Isolate every line in the data with the string "Blender" and copy it.

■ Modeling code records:
-- start --

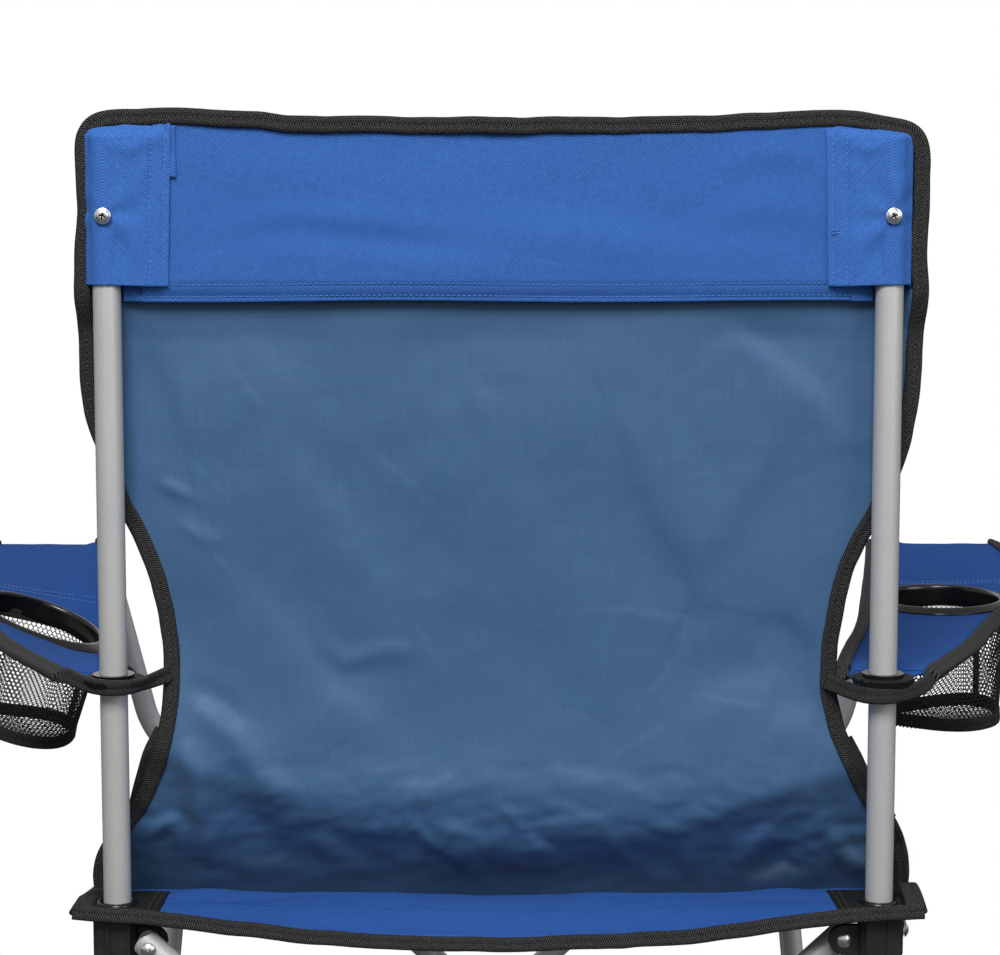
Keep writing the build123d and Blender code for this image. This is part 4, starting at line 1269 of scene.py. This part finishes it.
# ------------------------------------------- strap round the arm eyelets
for side, sx in (("left", 1), ("right", -1)):
    hub = "rear_%s_hub" % side
    # cloth tongue of the armrest round the post
    n, m = 64, 14
    a = np.linspace(0, 2 * pi, n, endpoint=False)
    q = np.linspace(0, 1, m)
    rin = RT + 0.7
    outx = 17.2 + 0.6 * np.cos(2 * a)
    XXg = POST + (rin + (outx - rin)[:, None] * q[None, :]) * np.cos(a)[:, None]
    YYg = YP + (rin + (outx - rin)[:, None] * q[None, :]) * np.sin(a)[:, None]
    Zg = np.full_like(XXg, Z_EYE + 1.2)
    P = np.stack([sx * XXg, YYg, Zg], -1)
    if sx < 0:
        P = P[::-1]
    o = shell("arm_tongue_" + side, P, 2.0, [M_PATCH, M_PATCH], np.stack([XXg, YYg], -1) / 1000, closed=True)
    done(o, hub, "black_binding")
    # binding in front of the post, on to the back panel's side
    wl = 188.0
    up = 3.0 if sx > 0 else -2.2
    pts = [(float(np.interp(yq, *zip(*OUT_E[sx]))) - 2.2, yq, float(arm_z(np.interp(yq, *zip(*OUT_E[sx])) - 2.2, np.array(yq), sx)) - 0.2) for yq in (176.0, 186.0, 196.0)]
    pts += [(250, 209, Z_EYE - 2.4 + up), (243, 221, Z_EYE - 3.0 + up), (233, 233, Z_EYE - 3.6 + up), (222, 238.8, Z_EYE - 4.0 + up), (211, 235.5, Z_EYE - 4.2 + up),
            (204, 226, Z_EYE - 3.8 + up), (198, 214, Z_EYE - 3.0 + up), (191.5, 206, Z_EYE - 1.6 + up)]
    pts = np.array([(sx * x, y, z) for x, y, z in pts])
    nn = np.array([(sx * 0.75, 0, 1), (sx * 0.75, 0.1, 0.9), (sx * 0.75, 0.3, 0.7), (sx * 0.7, 0.7, 0.3), (sx * 0.6, 0.8, 0.1), (sx * 0.35, 0.95, 0), (0.0, 1, 0), (-sx * 0.35, 0.9, -0.1),
                   (-sx * 0.6, 0.8, -0.1), (-sx * 0.6, 0.8, 0.1), (-sx * 0.3, 1, 0.2)])
    t = tape("arm_strap_" + side, pts, nn, 9.6, 2.8, M_TAPE, wobble=0.4, seed=90 + sx, rounds=8, turn=[(0, 0), (0.6, 0), (0.8, -22), (1, 0)])
    done(t, hub, "black_binding")
    # the armrest's cloth runs on to its eyelet
    a, b = np.meshgrid(np.linspace(0, 1, 40), np.linspace(0, 1, 20), indexing="ij")
    YYg = 196.0 + 17.0 * b
    inn = np.interp(YYg, *zip(*IN_E[sx])) + (1.0 if sx < 0 else -2.0) * (YYg - 196) / 17
    out_ = np.interp(YYg, *zip(*OUT_E[sx])) - 3.0 - 8.0 * (YYg - 196) / 17
    XXg = inn + (out_ - inn) * a
    Zg = arm_z(XXg, YYg, sx) - 0.7 - 1.2 * (YYg - 196) / 17
    P = np.stack([sx * XXg, YYg, Zg], -1)
    if sx < 0:
        P = P[::-1]
    o = shell("arm_end_cloth_" + side, P, 1.3, [M_ARM_SHADED, M_COATED], np.stack([sx * XXg, YYg], -1) / 1000)
    done(o, hub, "blue_canvas")
    yy = np.linspace(194.0, 213.0, 24)
    inn = np.interp(yy, *zip(*IN_E[sx])) + 2.4
    pts = np.stack([sx * inn, yy, arm_z(inn, yy, sx) + 0.5 - 2.6 * smoothstep(198, 213, yy)], -1)
    t = tape("arm_end_binding_" + side, pts, (-0.35 * sx, 0, 1), 9.0, 3.4, M_TAPE, wobble=0.3, seed=97 + sx)
    done(t, hub, "black_binding")

# ------------------------------------- eyelets of the seat, pocket screws
EYELET = [(8.7, -1.2), (8.7, 0.6), (9.1, 1.2), (10.0, 1.5), (11.0, 1.2), (11.9, 0.4), (12.0, -1.2)]
for tag, sy in (("rear", 1), ("front", -1)):
    for side, sx in (("left", 1), ("right", -1)):
        zc = float(seat_z(np.array([sx * POST]), np.array([sy * YP]))[0]) + ZG + 2.6
        o = lathe("seat_eyelet_rim_%s_%s" % (tag, side), EYELET, [M_GLOSS], np.array([sx * POST, sy * YP, zc]), np.array([1.0, 0, 0]), np.array([0, 1.0, 0]), np.array([0, 0, 1.0]), n=72)
        done(o, "%s_%s_hub" % (tag, side), "gloss_black")
HEAD = [(0.03, 0.0), (4.4, 0.0), (4.72, 0.3), (4.55, 0.75), (4.0, 0.95), (3.7, 0.85), (3.62, 1.5), (3.4, 1.95), (2.9, 2.2), (1.6, 2.35), (0.03, 2.4)]
for side, sx, body in (("left", 1, ROOT), ("right", -1, RIGHT_BODY)):
    lo_, hi_ = mmbox("pocket_screw_" + side)
    c = np.array([(lo_[0] + hi_[0]) / 2, max(float(hi_[1]) - 2.4, 231.0), (lo_[2] + hi_[2]) / 2])
    o = lathe("pocket_screw_head_" + side, HEAD, [M_SCREW], c, np.array([1.0, 0, 0]), np.array([0, 0, -1.0]), np.array([0, 1.0, 0]), n=64)
    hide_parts("pocket_screw_" + side)
    done(o, body, "screw_chrome")
    # painted shade: black bars stand in for the shade inside the screw head's cross recess
    turn_ = 0.25 if sx > 0 else -0.5
    V, F = [], []
    for an in (turn_, turn_ + math.pi / 2):
        u_ = np.array([math.cos(an), 0, math.sin(an)])
        w_ = np.array([-math.sin(an), 0, math.cos(an)])
        b0 = len(V)
        for yq in (1.9, 2.52):
            for su, sw in ((1, 1), (-1, 1), (-1, -1), (1, -1)):
                V.append(c + np.array([0, yq, 0]) + u_ * 1.9 * su + w_ * 0.42 * sw)
        F += [(b0, b0 + 1, b0 + 2, b0 + 3), (b0 + 7, b0 + 6, b0 + 5, b0 + 4)] + [(b0 + k_, b0 + 4 + k_, b0 + 4 + (k_ + 1) % 4, b0 + (k_ + 1) % 4) for k_ in range(4)]
    o = make("pocket_screw_slot_shade_" + side, np.array(V), F, [M_PATCH], np.zeros((len(V), 2)), smooth=False)
    done(o, body, "gloss_black")

# ------------------------------------------------------------------ stage
def stage():
    bpy.ops.mesh.primitive_plane_add(size=60, location=(0, 0, -0.0004))
    floor = bpy.context.object
    floor.name = "floor"
    m, nt, b = nodes_of("floor_pale")
    k = Net(nt)
    out = nt.nodes["Material Output"]
    b.inputs["Base Color"].default_value = (0.82, 0.82, 0.82, 1)
    b.inputs["Roughness"].default_value = 0.8
    em = k.n("ShaderNodeEmission")
    em.inputs["Color"].default_value = (1, 1, 1, 1)
    em.inputs["Strength"].default_value = 1.0
    lp = k.n("ShaderNodeLightPath")
    obj = k.n("ShaderNodeTexCoord").outputs["Object"]
    ln = k.n("ShaderNodeVectorMath", operation="LENGTH")
    k.link(obj, ln.inputs[0])
    fac = k.ramp(k.math("DIVIDE", ln.outputs["Value"], 3.0), [(0.16, (0.0, 0.0, 0.0)), (0.34, (1, 1, 1))])
    mx = k.n("ShaderNodeMixShader")
    k.link(fac, mx.inputs[0])
    k.link(b.outputs[0], mx.inputs[1])
    k.link(em.outputs[0], mx.inputs[2])
    dull = k.n("ShaderNodeBsdfDiffuse")
    dull.inputs["Color"].default_value = (0.10, 0.10, 0.10, 1)
    own = k.n("ShaderNodeMixShader")
    k.link(lp.outputs["Is Camera Ray"], own.inputs[0])
    k.link(dull.outputs[0], own.inputs[1])
    k.link(mx.outputs[0], own.inputs[2])
    k.link(own.outputs[0], out.inputs["Surface"])
    floor.data.materials.append(m)


stage()
w = bpy.data.worlds.new("studio")
bpy.context.scene.world = w
w.use_nodes = True
k = Net(w.node_tree)
bg = w.node_tree.nodes["Background"]
bg.inputs["Color"].default_value = (1, 1, 1, 1)
lp = k.n("ShaderNodeLightPath")
sky = k.n("ShaderNodeSeparateXYZ")
k.link(k.n("ShaderNodeTexCoord").outputs["Generated"], sky.inputs[0])
amb = k.ramp(k.math("ADD", k.math("MULTIPLY", sky.outputs[2], 0.5), 0.5), [(0.40, (0.04,) * 3), (0.52, (0.30,) * 3), (1.0, (0.34,) * 3)])
cam_ray = lp.outputs["Is Camera Ray"]
gloss = k.math("MULTIPLY", lp.outputs["Is Glossy Ray"], 0.18)
k.link(k.math("ADD", cam_ray, k.math("MULTIPLY", k.math("SUBTRACT", 1.0, cam_ray), k.math("ADD", amb, k.math("MULTIPLY", gloss, k.math("GREATER_THAN", sky.outputs[2], -0.02))))), bg.inputs["Strength"])


def area(name, loc, target, size, power, color=(1, 1, 1)):
    l = bpy.data.lights.new(name, "AREA")
    l.energy, l.size, l.color = power, size, color
    o = bpy.data.objects.new(name, l)
    o.location = loc
    o.rotation_euler = (Vector(target) - Vector(loc)).to_track_quat("-Z", "Y").to_euler()
    bpy.context.scene.collection.objects.link(o)


area("key", (0.35, 2.35, 2.75), (0, 0.2, 0.62), 1.3, 88)
area("fill", (-1.9, 2.1, 1.5), (0, 0.1, 0.6), 1.2, 15)
area("front", (0.8, -2.4, 2.0), (0, 0, 0.5), 1.6, 9)

cam = bpy.data.cameras.new("camera")
cam.sensor_width = 36.0
cam.lens = 89.75
co = bpy.data.objects.new("camera", cam)
bpy.context.scene.collection.objects.link(co)
yaw, pitch = math.radians(0.36), math.radians(6.48)
co.location = (0.0081, (YP + 1417) / 1000, (ZG + 415) / 1000)
f = Vector((-math.sin(yaw) * math.cos(pitch), -math.cos(yaw) * math.cos(pitch), -math.sin(pitch)))
co.rotation_euler = f.to_track_quat("-Z", "Y").to_euler()
bpy.context.scene.camera = co
bpy.context.scene.view_settings.view_transform = "Standard"
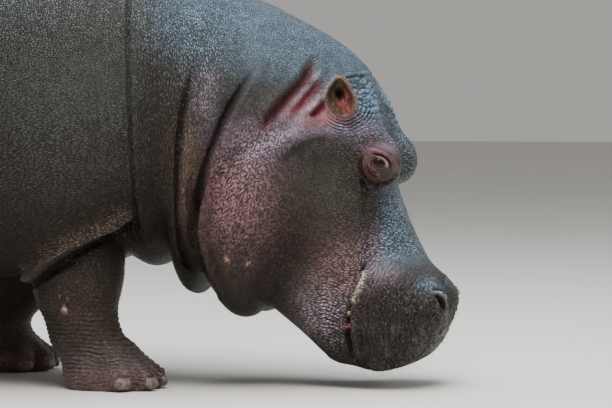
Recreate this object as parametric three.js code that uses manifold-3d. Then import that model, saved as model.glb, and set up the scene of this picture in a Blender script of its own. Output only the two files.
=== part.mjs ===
// A common hippopotamus, life size, standing with its head lowered to graze.
// Millimetres: x runs forward along the animal, y to its left, z up, floor at z = 0.
//
// The animal's form is one continuous field, a distance to its surface that is
// negative inside. Rings of points are cast onto that surface along the spine and
// down each leg, which gives closed solids, and these are parted at the folds.

import * as THREE from 'three';
import { mergeVertices } from 'three/addons/utils/BufferGeometryUtils.js';
import Module from 'manifold-3d';

const wasm = await Module();
wasm.setup();

// ---------------------------------------------------------------- dimensions

const GAP = 0.3;              // clearance between neighbouring parts
const TINY = 1e-9;            // keeps a division from meeting zero
const GIRTH_POWER = 2.25;     // 2 is an ellipse; more is squarer, like a barrel

// Sections of the body, from the tail end along the back and down the face:
// the top and bottom of each (x, z), and its half width.
const SECTIONS = [
  { top: [-1262, 820], bottom: [-1262, 700], half: 70 },
  { top: [-1215, 950], bottom: [-1215, 560], half: 205 },
  { top: [-1110, 1065], bottom: [-1110, 430], half: 330 },
  { top: [-930, 1165], bottom: [-930, 335], half: 440 },
  { top: [-680, 1232], bottom: [-680, 280], half: 515 },
  { top: [-380, 1268], bottom: [-380, 256], half: 548 },
  { top: [-50, 1262], bottom: [-50, 250], half: 545 },
  { top: [270, 1206], bottom: [270, 290], half: 495 },
  { top: [550, 1085], bottom: [520, 345], half: 425 },     // shoulder crease
  { top: [715, 1003], bottom: [605, 360], half: 370 },     // between the throat folds
  { top: [860, 933], bottom: [670, 380], half: 320 },      // behind the jowl
  { top: [965, 873], bottom: [745, 400], half: 268 },
  { top: [1045, 797], bottom: [810, 390], half: 220 },
  { top: [1086, 700], bottom: [850, 350], half: 178 },     // forehead, above the eyes
  { top: [1102, 580], bottom: [885, 300], half: 142 },     // between the eyes
  { top: [1133, 460], bottom: [925, 225], half: 112 },
  { top: [1178, 360], bottom: [970, 155], half: 112 },
  { top: [1222, 285], bottom: [1020, 115], half: 128 },    // muzzle
];
const SHOULDER_CREASE = 8;    // section where the trunk ends and the neck begins
const HEAD_START = 10;        // section where the neck ends and the head begins
const LAST_SECTION = SECTIONS.length - 1;

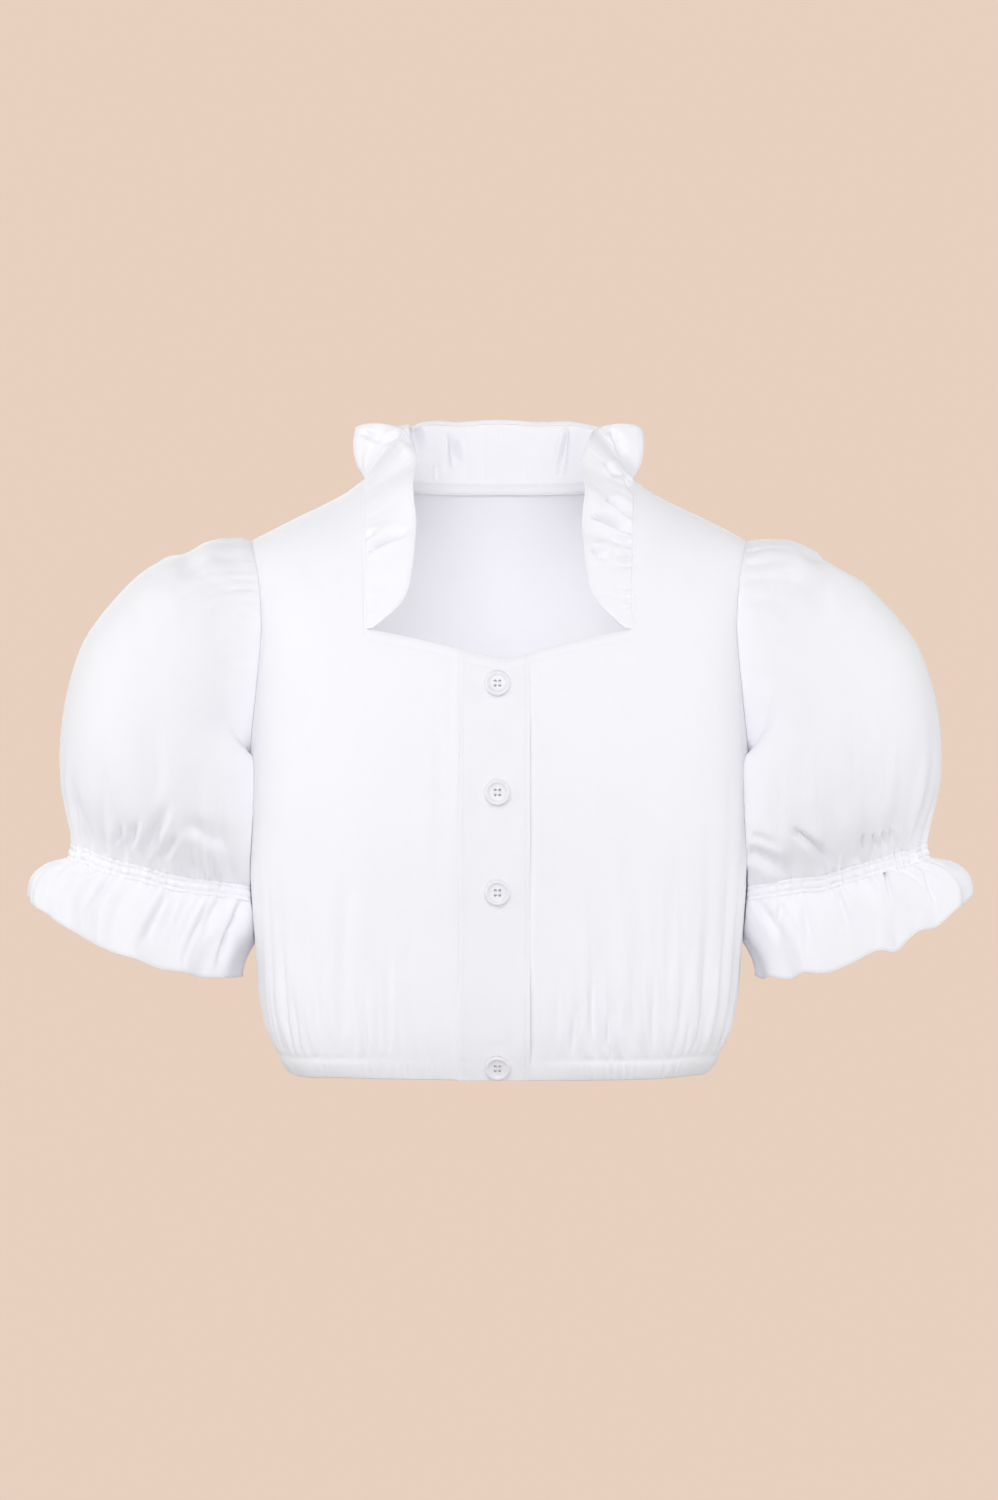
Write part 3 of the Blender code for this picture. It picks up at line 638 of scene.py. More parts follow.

-- end --

■ Reply to the exercise:
Keep writing the build123d and Blender code for this image. This is part 4, starting at line 1269 of scene.py. This part finishes it.
Recreate this object as parametric three.js code that uses manifold-3d. Then import that model, saved as model.glb, and set up the scene of this picture in a Blender script of its own. Output only the two files.
Write part 3 of the Blender code for this picture. It picks up at line 638 of scene.py. More parts follow.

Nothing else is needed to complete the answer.